Das Aufgeben des Funktionierens ist Thema jeder Krankheit. Das Aufgeben der Tod. Das Funktionieren nicht das Leben. Kranke wegzusperren ist immer noch eine Krankheit unserer Zeit. Wir haben uns als Familie dagegen entschieden, sind in diesem Jahr sogar mit meiner Mutter ans Meer gefahren. Nach fast neun Jahren ist sie in einem Zustand, den Online-Beratungsportale technisch als „spätes Stadium“ abtun. Meine Mutter lebt weiterhin zu Hause. Mein Vater pflegt sie. Zu Beginn hätten wir es nicht für möglich gehalten in einem solchen Stadium mit meiner Mutter zu verreisen, bzw. nicht gedacht, dass es so problemlos sein könnte. Schwierig war im Grunde nur, eine passende Unterkunft zu finden. Weil Kranke auf Reisen gesellschaftlich nicht vorgesehen sind. Die meisten Angehörigen müssen ihre Pflegefälle für die Urlaubszeit ins Heim geben. Damit sie nicht stören, die Welt der Gesunden, der Intakten, der Funktionstüchtigen mit ihrer Anwesenheit. Warum sollten Kranke auch reisen? Was wollen die denn noch? Weg mit ihnen, ins Wartezimmer des Todes. Was ist das für ein menschenverachtendes Narrativ? – Meine Mutter ist hin und weg. Vom Meer. Kurz weg, dann wieder da, dann wieder irgendwohin.
Seite 6
Ich mache ein Foto. Rufe meinen Eltern zu: Schaut mal her. Mein Vater schaut. Auch meine Mutter dreht den Kopf. Ist plötzlich da, für einen Moment. Sieht mich. Ich sehe: Versteht den Strand, die Situation. Lächelt. Taucht dann wieder ins Nichts. Am Ufer des Meeres. Ein Kommen und Gehen. Als Angehörige lernst du Nuancen unterscheiden. Spürst. Als aufgewühltes Wesen. Algen und Muscheln. Seetang und Möwen. Belastung und Freude. Alles in Wellen.
Zurück vom Meer laden wir Freund:innen meiner Mutter ein. Zeigen Fotos, erzählen. Von einer fällt meiner Mutter der Name ein, sie sagt ihn gleich mehrmals hintereinander. Das gab es lange nicht. Aber klar, sie war im Urlaub, ist erholt. Demenz ist eine seltsame Krankheit. Alles ist irgendwie da, kann aber nicht abgerufen werden. Ständig der Konflikt mit dem Nichts. Das Nichts als Drohung und Mysterium. Wenn auf allen Seiten die Akzeptanz gewachsen ist, wird das Nichts ungleich Vernichtung. Es ist dann einfach da. Alle gehen damit um.
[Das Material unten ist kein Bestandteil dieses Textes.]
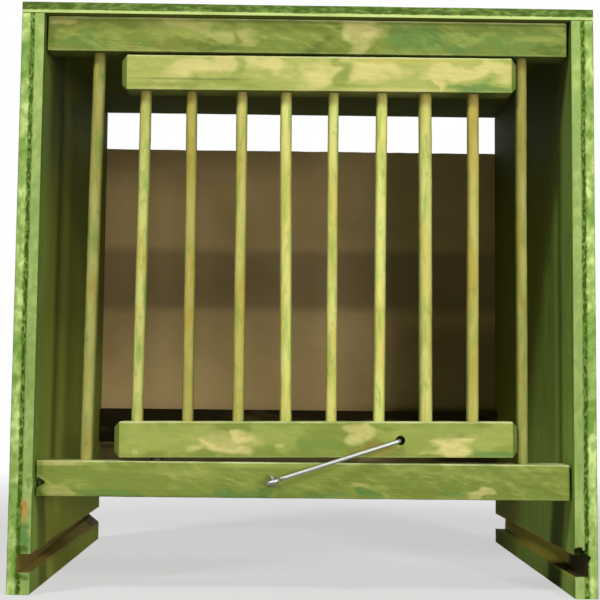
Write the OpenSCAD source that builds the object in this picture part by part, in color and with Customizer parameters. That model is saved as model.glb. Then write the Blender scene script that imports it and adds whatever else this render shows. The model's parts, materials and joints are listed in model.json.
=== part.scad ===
// Bird nest box with a barred front, a pivoting barred door and a wire hook.
// X runs across the box, Y from front to back, Z up. The origin is the centre of the
// whole box's footprint, at the level that the side panels stand on.

/* [Case] */
// Width over the two side panels
case_w = 400; // [380:1:460]
// Depth of the side panels
case_d = 300; // [290:1:360]
// Height of the side panels
side_h = 400; // [340:1:460]
// Thickness of the side panels
side_t = 16; // [14:0.5:19]
// Thickness of the top panel
top_t = 8; // [6:0.5:15]

/* [Tray grooves] */
// Height of each groove's mouth
groove_h = 16; // [8:0.5:20]
// Depth of each groove into its side panel
groove_depth = 9; // [4:0.5:10]
// Height of each groove above the panel's foot
groove_z = 13; // [8:0.5:25]

/* [Back] */
// Thickness of the hardboard back
back_t = 3; // [2:0.5:6]
// Height of the back's lower edge above the foot
back_z = 65; // [50:1:80]
// Opening left above the back for air
vent_h = 34.5; // [20:0.5:60]
// Distance from the back's side edges to the case's sides
back_inset = 2; // [0:0.5:6]
// Height of the dark batten along the foot of the back
batten_h = 30.5; // [24:0.5:45]
// Thickness of that batten
batten_t = 12; // [10:0.5:14]
// Height of the batten's lower edge above the foot
batten_z = 90; // [80:1:120]

/* [Front frame] */
// Height of the frame's rails
rail_h = 25; // [20:0.5:35]
// Thickness of the rails of the frame and of the door
rail_t = 18; // [16:0.5:24]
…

Sterben wird akzeptierter Teil des Lebens. Ohne Wegschauen. Ohne anderen im Supermarkt, auf der Straße, am Strand das Leben zu versauen. Der Tod versaut das Leben nicht. Letztlich macht er es aus. Es ist viel schöner, wie wir mittlerweile miteinander umgehen, zu Hause. Meine Mutter lehrt uns, offene Wunden sein zu dürfen. Alle in der Familie sind ehrlicher miteinander geworden, geduldiger, verständnisvoller. Das, was nicht mehr funktioniert, hat uns neue Wege finden lassen. Ein absterbendes System lässt uns befreit von Tabus improvisieren. Jeder Tag mit Demenz ist anders, nichts stringent, nichts vorhersehbar. Ein Merkmal der Krankheit. In der das Zen steckt. Wenn das Verlaufen in Raum und Zeit einer neuen Phase weicht.